Sunday, 12 May 2013

Joseph Muscat

HOMEOSTASIS

view toward Mel Lastman Square

Maquette by Joseph Muscat, 2013.
My obsession with the image of the cabin, a minimalist representation of a house, began 32 years ago while still a student at OCAD. I was drawn to this simple isometric form for reasons unknown to me at the time but which became clearer with the passage of time. In 1997, I took a trip to Moosonnee aboard the Polar Bear Express. In twenty-four hours I was transported from the frantic crowds of Union Station to the remote dirt roads of this James Bay outpost. On the way to and from Moosonnee, I passed hundreds of these remote one room cabins splayed among the trees of the boreal forests and low brush bush. These ubiquitous cabins, with their smoking chimneys suddenly took on a different meaning. It was a déja-vue followed by an Aha! moment which made a long lasting impression on my image repertoire ever since. I have drawn and painted, photographed, made prints of and constructed this icon throughout my entire career.

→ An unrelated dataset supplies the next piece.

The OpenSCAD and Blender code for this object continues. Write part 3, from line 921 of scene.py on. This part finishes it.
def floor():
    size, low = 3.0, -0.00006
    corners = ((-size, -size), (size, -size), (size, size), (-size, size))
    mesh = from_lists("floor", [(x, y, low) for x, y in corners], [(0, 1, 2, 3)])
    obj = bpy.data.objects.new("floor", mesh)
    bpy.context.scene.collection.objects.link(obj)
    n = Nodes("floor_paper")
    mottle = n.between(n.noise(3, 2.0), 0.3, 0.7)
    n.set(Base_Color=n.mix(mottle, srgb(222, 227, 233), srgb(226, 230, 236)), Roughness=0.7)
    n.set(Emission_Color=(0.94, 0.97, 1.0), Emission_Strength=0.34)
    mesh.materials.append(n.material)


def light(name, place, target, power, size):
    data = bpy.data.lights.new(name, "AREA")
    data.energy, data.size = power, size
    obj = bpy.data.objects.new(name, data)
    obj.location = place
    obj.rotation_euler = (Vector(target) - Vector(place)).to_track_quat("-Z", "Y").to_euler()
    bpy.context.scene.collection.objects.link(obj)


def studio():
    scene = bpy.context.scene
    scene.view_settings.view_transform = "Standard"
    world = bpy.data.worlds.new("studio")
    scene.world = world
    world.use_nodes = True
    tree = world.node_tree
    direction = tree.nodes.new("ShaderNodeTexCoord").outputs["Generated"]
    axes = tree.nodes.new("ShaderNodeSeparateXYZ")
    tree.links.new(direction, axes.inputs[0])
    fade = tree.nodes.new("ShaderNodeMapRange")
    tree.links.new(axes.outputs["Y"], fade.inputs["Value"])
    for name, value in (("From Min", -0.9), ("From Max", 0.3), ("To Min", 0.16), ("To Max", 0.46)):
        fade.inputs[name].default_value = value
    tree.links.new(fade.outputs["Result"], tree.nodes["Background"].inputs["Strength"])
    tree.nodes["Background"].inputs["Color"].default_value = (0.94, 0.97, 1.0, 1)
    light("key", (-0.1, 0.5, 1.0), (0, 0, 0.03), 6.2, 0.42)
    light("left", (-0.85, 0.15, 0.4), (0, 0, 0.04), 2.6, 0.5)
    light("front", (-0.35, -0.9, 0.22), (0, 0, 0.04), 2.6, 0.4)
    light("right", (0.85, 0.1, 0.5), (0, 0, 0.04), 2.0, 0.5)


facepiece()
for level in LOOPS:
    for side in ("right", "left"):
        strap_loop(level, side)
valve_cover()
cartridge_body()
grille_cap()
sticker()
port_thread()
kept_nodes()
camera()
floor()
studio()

When the call for the Oh Dear project arrived, I immediately thought of my cabin. A number of house motif ideas instantly popped into my head; my choice to work with this depiction was quick and easy and for obvious reasons. As Curator Paola Poletto outlined in her Call for Submission, her intent to organize a show by North York Artists in North York on the subject of housing and mobility in this suburban enclave seemed to fit perfectly with my artistic preoccupation and building history in North York.

The open leaning skeletal structure consisting of a façade, a roof, and a side wall and stabilized by a floor base will stand in the middle of the shallow water pool in Mel Lastman Square. The sculpture embodies my long history of living and working in this Yonge and Sheppard neighbourhood. Besides the symbolic implications I attach to this image, I now know that my family’s uprooting from my native Malta during my teen years and settling in Toronto must have also been an influential factor. For the first time, my family owned a home and this feeling of security and comfort offered me the opportunity to later own my very own house and studio, bring up a family, teach and be conveniently close to all the amenities of the city of Toronto within just a quick subway ride.

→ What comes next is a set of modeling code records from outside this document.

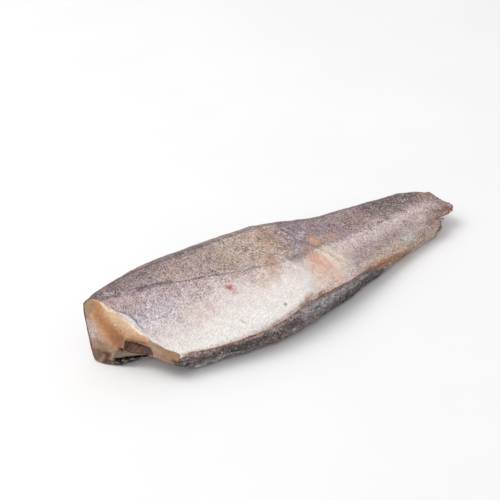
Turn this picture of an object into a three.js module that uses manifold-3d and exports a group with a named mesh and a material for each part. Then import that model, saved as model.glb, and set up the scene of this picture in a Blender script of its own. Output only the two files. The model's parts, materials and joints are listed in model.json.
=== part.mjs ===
// A headless, gutted hake lying on its right flank: one loft of smooth cross-sections, open at the
// head cut into the belly cavity, with a bevelled lower flap, an overhanging upper flap and fin stumps.
// Millimetres. +X runs from the head cut to the tail cut, +Y from the belly to the back, +Z up.
import * as THREE from 'three';
import { mergeVertices } from 'three/addons/utils/BufferGeometryUtils.js';
import Module from 'manifold-3d';

// ---- body ----------------------------------------------------------------------------------------
// One row per station along the fish: x, y of the back, y of the belly, thickness of the lying body.
const STATIONS = [
  [-168, 18, -29, 49.5],
  [-131.5, 31.5, -35.5, 48],
  [-95, 40, -40, 48.5],
  [-49, 43.5, -46, 47],
  [-3.5, 43.5, -39.5, 45],
  [42.5, 43.5, -26, 32.5],
  [88.5, 46, -11, 26],
  [134, 43, -0.5, 20],
  [171, 31.5, -1, 12.5],
];
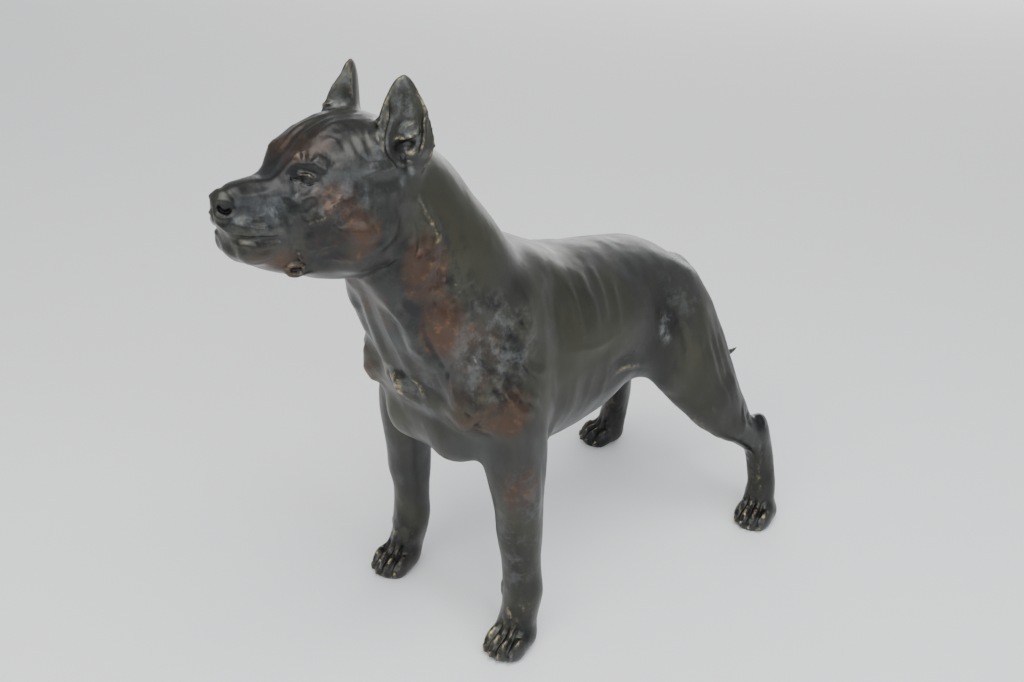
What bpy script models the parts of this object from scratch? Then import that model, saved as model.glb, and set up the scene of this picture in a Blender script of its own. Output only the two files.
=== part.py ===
"""Life-size garden statue of a standing bull terrier, one hollow bronze casting on four flat soles.

The dog looks along -Y, its left side is +X and +Z is up. The figure is modelled once, in shares of its
height at the withers: a share is one hundredth of that height. Lofts make the trunk, the neck, the head,
the legs, the ears and the tail, ellipsoids add the muscles, a voxel remesh makes one skin of them, and
brush strokes carve the face, the folds and the toes.
"""
import math

import bmesh
import bpy
import numpy as np

# Size of the statue
WITHERS_HEIGHT = 0.483
SHARE = WITHERS_HEIGHT / 100

# Fineness of the skin
SKIN_VOXEL = 0.0034
BODY_TRIANGLES = 4600
DETAIL_TRIANGLES = 4700
RING_POINTS = 36
STEPS_ALONG_A_CARVED_LINE = 12
LINE_SMOOTH_ROUNDS = 12
STEPS_BETWEEN_STATIONS = 5

# Finish
BRONZE_COLOUR = (0.045, 0.043, 0.034, 1.0)
BRONZE_ROUGHNESS = 0.34
BRONZE_METALLIC = 0.85

# Trunk: y, height of the back, height of the belly, half width
TRUNK = [
    (-44.0, 93.0, 60.0, 14.0),
    (-37.0, 97.0, 52.5, 18.0),
    (-28.0, 99.5, 46.0, 20.3),
    (-14.0, 99.3, 43.8, 20.8),
    (0.0, 95.6, 44.3, 20.3),
    (12.0, 93.6, 46.6, 18.8),
    (24.0, 91.7, 52.0, 16.8),
    (34.0, 88.6, 56.5, 15.5),
    (43.0, 82.8, 60.0, 12.6),
    (49.0, 76.8, 63.5, 9.6),
    (53.0, 72.8, 67.0, 6.0),
]

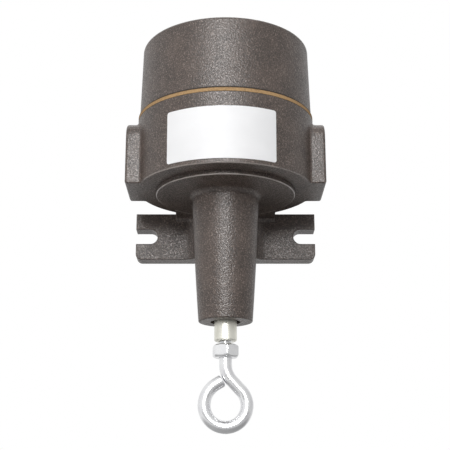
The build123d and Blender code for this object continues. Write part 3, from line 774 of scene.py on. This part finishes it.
@dataclass(frozen=True)
class Studio:
    """Pale floor, white surroundings and soft boxes."""

    floor_height: float = -0.75
    floor_half: float = 4.0
    floor_colour: Colour = (0.86, 0.86, 0.85)
    floor_lift: float = 0.62
    fade_start: float = 0.8
    fade_end: float = 3.6
    surround_light: float = 0.10
    sweep_light: float = 0.88
    room_left: float = 0.93
    room_right: float = 0.64
    floor_light: float = 0.48
    gap_low: float = 0.26
    gap_high: float = 0.08
    gap_soft: float = 0.06
    gap_share: float = 0.8
    lamps: tuple[Lamp, ...] = (
        Lamp("key_box", Vector((-0.10, -1.25, 0.66)), 0.50, 0.50, 8.2),
        Lamp("fill_box", Vector((-0.08, -1.45, 0.235)), 0.55, 0.18, 8.6),
        Lamp("left_box", Vector((-1.15, -0.50, -0.30)), 0.5, 0.7, 3.2, mirrored=False),
        Lamp("right_box", Vector((1.15, -0.20, -0.30)), 0.5, 0.7, 1.0, mirrored=False),
        Lamp("top_box", Vector((0.0, 0.45, 1.2)), 0.9, 0.7, 2.6),
    )

    def build(self, target: Vector) -> None:
        """Set the lights, the world, the floor and the view.

        Args:
            target: The point that the lamps face.
        """
        for lamp in self.lamps:
            lamp.build(target)
        self.build_world()
        self.build_floor()
        bpy.context.scene.view_settings.view_transform = "Standard"

    def build_world(self) -> None:
        """Make the surroundings white to the eye, and lit as a white sweep behind a dimmer room.

        Reflections see the white sweep behind and beside the object and the room in front of it.
        """
        world = bpy.data.worlds.new("studio_world")
        bpy.context.scene.world = world
        world.use_nodes = True
        wiring = Wiring(world.node_tree)
        rays = wiring.add("ShaderNodeLightPath")
        towards = wiring.add("ShaderNodeTexCoord").outputs["Generated"]
        way = wiring.add("ShaderNodeSeparateXYZ", Vector=towards)
        mirrored = wiring.math("MAXIMUM", rays.outputs["Is Glossy Ray"], rays.outputs["Is Transmission Ray"])
        room = wiring.span(way.outputs["X"], -0.6, 0.9, self.room_left, self.room_right)
        leftward = wiring.math("MULTIPLY", way.outputs["X"], -0.5)
        behind = wiring.span(wiring.math("ADD", way.outputs["Y"], leftward), -0.25, 0.55)
        white = wiring.math("SUBTRACT", self.sweep_light, room)
        sweep = wiring.math("ADD", room, wiring.math("MULTIPLY", behind, white))
        below = wiring.span(way.outputs["Z"], -self.gap_low, -self.gap_low + self.gap_soft)
        above = wiring.span(way.outputs["Z"], -self.gap_high, -self.gap_high - self.gap_soft)
        front = wiring.span(way.outputs["Y"], -0.5, -0.7)
        gap = wiring.math("MULTIPLY", wiring.math("MULTIPLY", below, above), front)
        gap = wiring.math("MULTIPLY", gap, self.gap_share)
        sweep = wiring.math("MULTIPLY", sweep, wiring.math("SUBTRACT", 1.0, gap))
        floor = wiring.span(way.outputs["Z"], -0.60, -0.30, self.floor_light, 1.0)
        sweep = wiring.math("MULTIPLY", sweep, floor)
        lit = wiring.math("MULTIPLY", mirrored, wiring.math("SUBTRACT", sweep, self.surround_light))
        strength = wiring.math("ADD", lit, self.surround_light)
        strength = wiring.math("MAXIMUM", strength, rays.outputs["Is Camera Ray"])
        wiring.put(strength, world.node_tree.nodes["Background"].inputs["Strength"])
        world.node_tree.nodes["Background"].inputs["Color"].default_value = colour((1.0, 1.0, 1.0))

    def build_floor(self) -> None:
        """Add the floor, with a faint paper tooth."""
        mesh = bmesh.new()
        bmesh.ops.create_grid(mesh, x_segments=8, y_segments=8, size=self.floor_half)
        floor = add_piece("studio_floor", mesh)
        floor.location = (0.0, 0.0, self.floor_height)
        material = bpy.data.materials.new("studio_floor")
        material.use_nodes = True
        wiring = Wiring(material.node_tree)
        shader = material.node_tree.nodes["Principled BSDF"]
        place = wiring.add("ShaderNodeTexCoord").outputs["Object"]
        tooth = wiring.span(wiring.noise(place, 0.02, 3.0), 0.3, 0.7)
        pale = colour(self.floor_colour)
        wiring.put(wiring.blend(tooth, pale, colour((0.88, 0.88, 0.87))), shader.inputs["Base Color"])
        shader.inputs["Roughness"].default_value = 0.9
        seen = wiring.add("ShaderNodeLightPath").outputs["Is Camera Ray"]
        away = wiring.add("ShaderNodeVectorMath", {"operation": "LENGTH"}, Vector=place).outputs["Value"]
        fade = wiring.span(away, self.fade_start, self.fade_end, self.floor_lift, 1.0)
        lift = wiring.math("MULTIPLY", seen, fade)
        glow = wiring.add("ShaderNodeEmission", Color=colour((1.0, 1.0, 1.0)), Strength=lift)
        both = wiring.add("ShaderNodeAddShader")
        wiring.put(shader.outputs["BSDF"], both.inputs[0])
        wiring.put(glow.outputs["Emission"], both.inputs[1])
        wiring.put(both.outputs["Shader"], material.node_tree.nodes["Material Output"].inputs["Surface"])
        floor.data.materials.append(material)
        floor.visible_glossy = False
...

Symbolically, HOMEOSTASIS represents both the personal yearning for and the right to shelter and protection. The sculpture stands tall and solid and yet its leaning stance and wind-sensitive wavering gives it a tentative and uncertain sensation. The sparse use of material does not take away from its solidity but gives it transparency and interaction with its surroundings and the use of primary colours gives it visibility and playfulness. As its namesake, this construction is caught in the act of maintaining equilibrium suggestive of the juggling act of every individual and family trying to make a comfortable living in a community close to the largest city in the country; it is also symbolic of the constant balancing act between the built and the open green environment.


HOMEOSTASIS will be installed in the water pool in Mel Lastman Square. Visit any time between July 2 and August 24.


Mel Lastman Square
5100 Yonge Street, Toronto

Thanks to the City of Toronto's Mel Lastman Square and the office of Councillor Filion for hosting this installation.


ABOUT JOSEPH MUSCAT

Photo of Joseph Muscat by G. Akouna
Joseph Muscat's work is diverse; it includes painting, mixed-media, serigraphy, lithography, photography, experimental video and three-dimensional construction. He is Chair of Propellor Centre for the Visual Arts, a Director on the board of the Toronto Outdoor Art Exhibition, a founding member of Le Labo d'art and an associate of Padejo Art Collective. He is represented by the David Kaye Gallery in Toronto, Shayna Laing Art International in Montreal and Danielle Wohl Fine Art, Palo Alto, california. For Oh Dear, Joseph returns to the archetypal house image that has dominated his practice over the years.